Analyst Perspectives on Key Investor Impact
The analyst community is split, reflecting the uncertainty of the acquisition process, but they agree the primary investor impact is now tied to the parent company's future vision. The consensus rating among Wall Street analysts is currently a Hold. The average 12-month price target is approximately $10.67, with a low estimate of $10, directly aligning with the takeover price.
Analysts who are more bullish point to the partnership's strong operational performance in 2025. For the second quarter of 2025, KNOT Offshore Partners LP reported total revenues of $87.1 million, net income of $6.8 million, and Adjusted EBITDA of $51.6 million. The fleet utilization rate was nearly 97%, which is excellent. This operational strength suggests the partnership is worth more than the bid price, which is why some analysts still maintain a target slightly above $10.
But, to be fair, the bearish view focuses on the potential for reduced future distributions and governance changes if the parent company takes full control. The recent analyst price target was lowered from around $12 to $10, reflecting these revised expectations. You can see more about the foundation of this business model in KNOT Offshore Partners LP (KNOP): History, Ownership, Mission, How It Works & Makes Money.

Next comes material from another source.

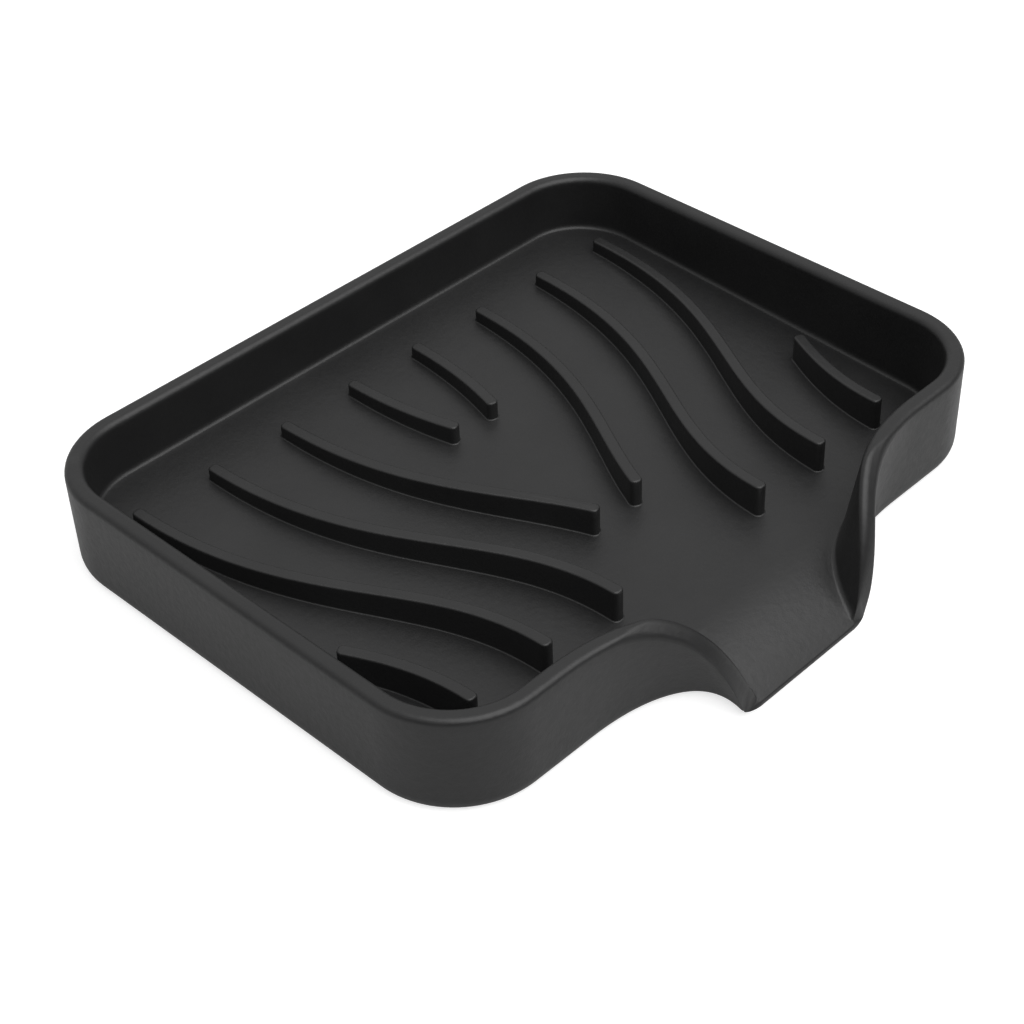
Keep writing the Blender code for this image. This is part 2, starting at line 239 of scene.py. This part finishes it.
def round_corner(before, corner, after, radius, most_shares, steps):
    """Points of a rounded corner, which takes at most a share of the lines to its neighbours."""
    back = before - corner
    ahead = after - corner
    back *= min(radius / back.length, most_shares[0])
    ahead *= min(radius / ahead.length, most_shares[1])
    points = []
    for step in range(steps + 1):
        turn = QUARTER_TURN * step / steps
        points.append(corner + back * (1 - sin(turn)) + ahead * (1 - cos(turn)))
    return points


def floor_plane(y):
    """Height of the sloping floor, extended beyond the walls."""
    return FLOOR_FRONT_HEIGHT + FLOOR_SLOPE * (y + INNER_HALF_WIDTH)


def channel_floor(y):
    """Height of the floor, which falls ever more steeply to the lip."""
    drop = floor_plane(LIP_Y) - LIP_TOP
    share = max(CHANNEL_START_Y - y, 0) / (CHANNEL_START_Y - LIP_Y)
    return floor_plane(y) - drop * share ** 2


def underside(y):
    """Height of the underside: the resting plane, then a curve down to the lip."""
    share = max(UNDERSIDE_START_Y - y, 0) / (UNDERSIDE_START_Y - LIP_Y)
    return LIP_BOTTOM * share ** UNDERSIDE_FALL_POWER


def rim_height(y, surface_height):
    """Height of the rim, which bends down in front of the wall and ends on a surface at the lip."""
    past = RIM_START_Y - y
    past = (past + sqrt(past ** 2 + RIM_BEND_SOFTNESS ** 2)) / 2
    share = min(past / (RIM_START_Y - RIM_END_Y), 1)
    steep_fall = 1 - (1 - share ** RIM_FALL_POWER) ** (1 / RIM_FALL_POWER)
    return blend(RIM_HEIGHT, surface_height, blend(steep_fall, share, RIM_EVEN_SHARE))


def flank_curve(root, tip, handle_shares):
    """Control points of one flank of the spout, level at its root and square to the lip."""
    root_handle = Vector((blend(root.x, tip.x, handle_shares[0]), root.y))
    tip_handle = Vector((tip.x, blend(tip.y, root.y, handle_shares[1])))
    return (root, root_handle, tip_handle, tip)


OUTER_FLANK = flank_curve(
    Vector((SPOUT_ROOT_HALF_WIDTH, -HALF_WIDTH)),
    Vector((SPOUT_TIP_HALF_WIDTH, LIP_Y)),
    OUTER_HANDLE_SHARES)
INNER_FLANK = flank_curve(
    Vector((CHANNEL_ROOT_HALF_WIDTH, -INNER_HALF_WIDTH)),
    Vector((CHANNEL_TIP_HALF_WIDTH, LIP_Y)),
    INNER_HANDLE_SHARES)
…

Here's a quick snapshot of the financial strength underpinning the debate:
| Metric (Q2 2025) | Value | Significance |
|---|---|---|
| Total Revenues | $87.1 million | Strong top-line stability from long-term charters |
| Adjusted EBITDA | $51.6 million | High cash flow generation |
| Available Liquidity | $104.8 million | Solid balance sheet for operations |
| Fixed Contract Backlog (June 2025) | $895 million | Visibility into future revenue |
What this estimate hides is the true value of the shuttle tanker market tightening in Brazil and the North Sea, which could drive charter rates higher than currently modeled, but the takeover limits your ability to capitalize on that as a public unitholder.
Your next step: Review the latest SEC filings for any updates on the Special Committee's response to the $10 per unit offer.